Their Lordships' Board think it would be impossible to rely on this piece of evidence and this piece of evidence alone for the purpose of satisfying the very grave and serious onus that rests upon any person who seeks to displace the natural succession of property by the act of an adoption. In such a case the proof requires strict and almost severe scrutiny, and the longer the time goes back from the date when the power was given to the time when it comes to be examined, the more necessary it is having regard to the fallibility of human memory and the uncertainty of evidence given after the lapse of such time, to see that the evidence is sufficient and strong.
Their Lordships are unable to find that the evidence of this old man alone can be relied upon as evidence sufficient for that purpose. It is at least important to notice that when a similar issue had arisen in which the guardian of the adopted son compromised a dispute on his behalf, the guardian states in plain terms that Ajit Singh "had given no permission in writing to his widow to make any adoption." That is not in dispute.
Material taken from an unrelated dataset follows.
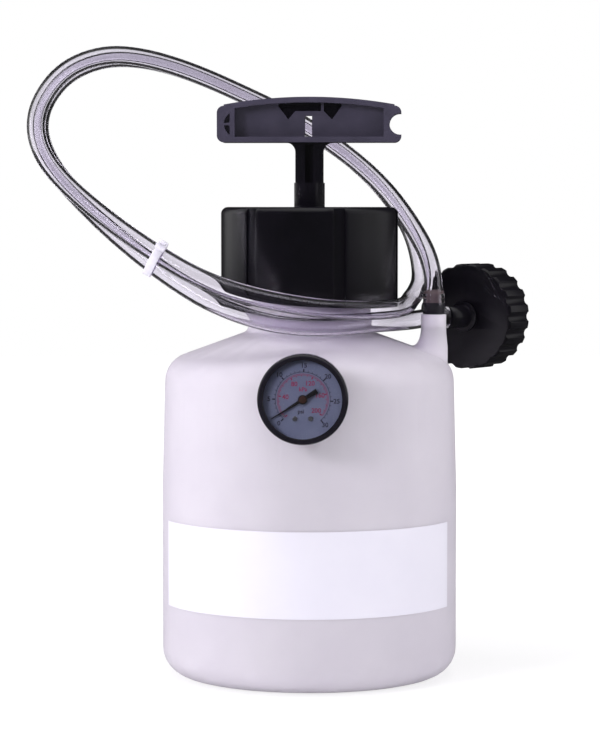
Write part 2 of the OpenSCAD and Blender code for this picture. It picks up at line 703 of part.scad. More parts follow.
// Outline of the T-bar from the front, inset by d
module bar_outline(d) {
    half = bar_l / 2 - d;
    r = max(bar_corner_r - d, 0.8);
    rise = (bar_fall * bar_fall + bar_l * bar_l / 4) / (2 * bar_fall);
    intersection() {
        union() {
            translate([-half + r, d]) square([2 * (half - r), bar_h]);
            translate([-half, d + r]) square([2 * half, bar_h - bar_fall - 2 * r - 2 * d]);
            for (s = [-1, 1]) {
                translate([s * (half - r), d + r]) circle(r);
                translate([s * (half - r), bar_h - bar_fall - r - d]) circle(r);
            }
        }
        translate([0, bar_h - rise]) circle(rise - d, $fn = 360);
    }
}
// Shallow reliefs under the T-bar's top flange, with a rib between two of them
relief_d = 1;
relief_top_z = bar_h;
relief_z = 11.8;
module web_reliefs() {
    edge_z = relief_z + 4.2;
    intersection() {
        bar_outline(bar_flange);
        union() {
            polygon([[-15.8, relief_top_z], [-15.8, edge_z + 2.5], [-10.8, relief_z], [-7.2, edge_z],
                     [5.9, edge_z], [5.9, relief_top_z]]);
            polygon([[7.3, relief_top_z], [7.3, edge_z], [11.5, relief_z], [16.4, edge_z + 2.5],
                     [16.4, relief_top_z]]);
        }
    }
}
// Curved slit in the T-bar's left block
slit_r = 6.4;
slit_w = 2.6;
slit_reach = 3.4;
slit_rib = 1.2;
module block_slit() {
    translate([-bar_l / 2 + bar_block + 1, (bar_h - bar_fall) / 2]) difference() {
        circle(slit_r);
        circle(slit_r - slit_w);
        translate([-slit_reach, -slit_r]) square(2 * slit_r);
        translate([-slit_r, -slit_rib / 2]) square([slit_r, slit_rib]);
    }
}
module handle() {
    pocket_d = (bar_d - bar_web) / 2;
    grip = bar_l / 2;
    color([0.12, 0.12, 0.14]) difference() {
        union() {
            translate([0, bar_d / 2, bar_z]) rotate([90, 0, 0]) linear_extrude(bar_d) bar_outline(0);
            translate([0, stem_d / 2, stem_z]) rotate([90, 0, 0]) linear_extrude(stem_d) difference() {
                square_on_base(stem_w + 2 * stem_fillet, stem_h + 1);
                for (s = [-1, 1]) {
                    translate([s * (stem_w / 2 + stem_fillet), stem_h - stem_fillet]) circle(stem_fillet);
                    translate([s * (stem_w / 2 + stem_fillet), -1])
                        square_on_base(2 * stem_fillet, stem_h - stem_fillet + 1);
                }
            }
            translate([0, 0, collar_z]) cylinder(r = rod_r, h = collar_h);
        }
        for (s = [-1, 1]) {
            translate([0, s * bar_d / 2 + (s > 0 ? 0.01 : pocket_d), bar_z]) rotate([90, 0, 0])
                linear_extrude(pocket_d + 0.01) intersection() {
                    bar_outline(bar_flange);
                    translate([-grip + bar_block, 0]) square([2 * (grip - bar_block), bar_h]);
                }
            translate([0, s * (bar_web / 2 - relief_d / 2) + relief_d / 2, bar_z]) rotate([90, 0, 0])
                linear_extrude(relief_d) web_reliefs();
            translate([0, s * (bar_d - slit_reach) / 2 + slit_reach / 2, bar_z]) rotate([90, 0, 0])
                linear_extrude(slit_reach) block_slit();
            translate([-stem_groove_w / 2, s > 0 ? stem_d / 2 - stem_groove_d : -stem_d / 2 - 1, stem_z])
                cube([stem_groove_w, stem_groove_d + 1, stem_h - 1]);
        }
        translate([-web_slot_w / 2 - 0.5, -bar_d, bar_z + bar_flange]) cube([web_slot_w, 2 * bar_d, web_slot_h]);
        translate([grip - notch_d + notch_h / 2, bar_d, bar_z + (bar_h - bar_fall) / 2]) rotate([90, 0, 0])
            linear_extrude(2 * bar_d) {
                circle(notch_h / 2);
                translate([0, -notch_h / 2]) square(notch_h);
            }
        translate([0, 0, collar_z - 1]) cylinder(r = tenon_r + running, h = collar_h);
    }
}
module square_on_base(w, h) { translate([-w / 2, 0]) square([w, h]); }

module adapter_cap() {
    cut_r = 3.2;
    color([0.09, 0.08, 0.11]) on_adapter() difference() {
        translate([0, 0, -adapter_t]) rotate_extrude() polygon([[0, 0], [adapter_r, 0], [adapter_r, adapter_t - 1],
            [adapter_r - 1, adapter_t], [0, adapter_t]]);
        translate([0, 0, -adapter_t - 1]) cylinder(r = socket_r, h = adapter_t - seal_depth + 1);
        translate([0, 0, -seal_depth - 1]) cylinder(r = socket_r - 2, h = adapter_gasket_t + 1);
        translate([0, 0, -seat_depth - 1]) cylinder(r = nut_pocket_r, h = seat_depth - adapter_face + 1);
        translate([0, 0, -adapter_t]) cylinder(r = swivel_r + running, h = adapter_t + 1);
        for (i = [0:scallops - 1]) rotate([0, 0, i * 360 / scallops])
            translate([adapter_r + cut_r - scallop_d, 0, -adapter_t - 1]) cylinder(r = cut_r, h = adapter_t + 2);
    }
}
module adapter_gasket() {
    color([0.15, 0.15, 0.15]) on_adapter() translate([0, 0, -seal_depth])
        ring(socket_r - 2 - running, gasket_in_r, adapter_gasket_t);
}

tank();
label();
outlet_barb();
outlet_collar();
pickup_tube();
hose();
zip_tie();
hose_elbow();
elbow_nut();
gauge_seal();
gauge_stem();
gauge_nut();
gauge_case();
gauge_bezel();
gauge_lens();
lens_seal();
gauge_dial();
dial_screws();
bourdon_tube();
movement_plates();
stop_pin();
needle();
pinion();
sector_gear();
pump_barrel();
barrel_guide();
rod_wiper();
neck_gasket();
screw_cap();
piston();
piston_seal();
rod_clip();
plunger_rod();
handle();
valve_disc();
adapter_cap();
adapter_gasket();
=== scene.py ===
"""Looks for a hand-pumped pressure tank with a dial gauge, a T-handle and a coiled clear hose.

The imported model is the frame: metres, +Z up, the gauge faces -Y. Each class below is one
sub-assembly. It builds its meshes, dresses them and hands them to the body they move with.
"""
import logging
import math
from dataclasses import dataclass, field
from enum import Enum

import bmesh  # noqa: E402
import bpy  # noqa: E402
from mathutils import Euler, Matrix, Vector  # noqa: E402

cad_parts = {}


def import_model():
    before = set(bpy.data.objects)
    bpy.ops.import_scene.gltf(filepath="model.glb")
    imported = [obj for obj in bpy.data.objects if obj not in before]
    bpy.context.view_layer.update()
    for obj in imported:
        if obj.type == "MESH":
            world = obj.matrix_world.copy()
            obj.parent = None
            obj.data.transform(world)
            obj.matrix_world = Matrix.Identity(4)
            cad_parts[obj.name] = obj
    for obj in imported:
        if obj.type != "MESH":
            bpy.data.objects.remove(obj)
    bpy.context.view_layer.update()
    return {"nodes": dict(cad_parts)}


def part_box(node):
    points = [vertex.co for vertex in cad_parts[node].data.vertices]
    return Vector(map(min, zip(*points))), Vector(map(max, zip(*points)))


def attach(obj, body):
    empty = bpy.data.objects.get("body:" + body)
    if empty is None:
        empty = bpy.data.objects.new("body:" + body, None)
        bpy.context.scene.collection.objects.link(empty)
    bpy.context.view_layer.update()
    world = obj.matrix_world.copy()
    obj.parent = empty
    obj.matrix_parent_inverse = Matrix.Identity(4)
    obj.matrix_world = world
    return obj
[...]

"There is no witness of that time except an old man, and even he is not in his proper senses. I cannot say whether or not Ajit Singh had given any permission before the said witnesses. But the said witness is of that time. There is no evidence as regards verbal permission or permission in writing."
It is perfectly true that there is nothing to identify the witness referred to as this particular witness ; but it certainly is remarkable that if there were other witnesses they were not produced, and if this is the witness, there is at least some indication given by the guardian of the minor that he was a witness whose evidence was not sufficiently firm to be relied upon this purpose.
It must be remembered in that case that the statement was being made on behalf of the adopted son, and that the guardian was compromising a claim made against him in respect of precisely the same matter.
There is no reason to support the suggestion that the guardian dishonestly gave away the rights of his ward, and, in the face of such a warning, their Lordships think it would be impossible to place that reliance upon the evidence of the old man which it is essential should be placed upon it if the respondents' contention in this case were to prevail.
The High Court has undoubtedly based its judgment upon a view of the act which their Lordships are unable to accept. They will accordingly humbly advise His Majesty that this appeal must be allowed and the decree of the Subordinate Judge restored, with costs here and below.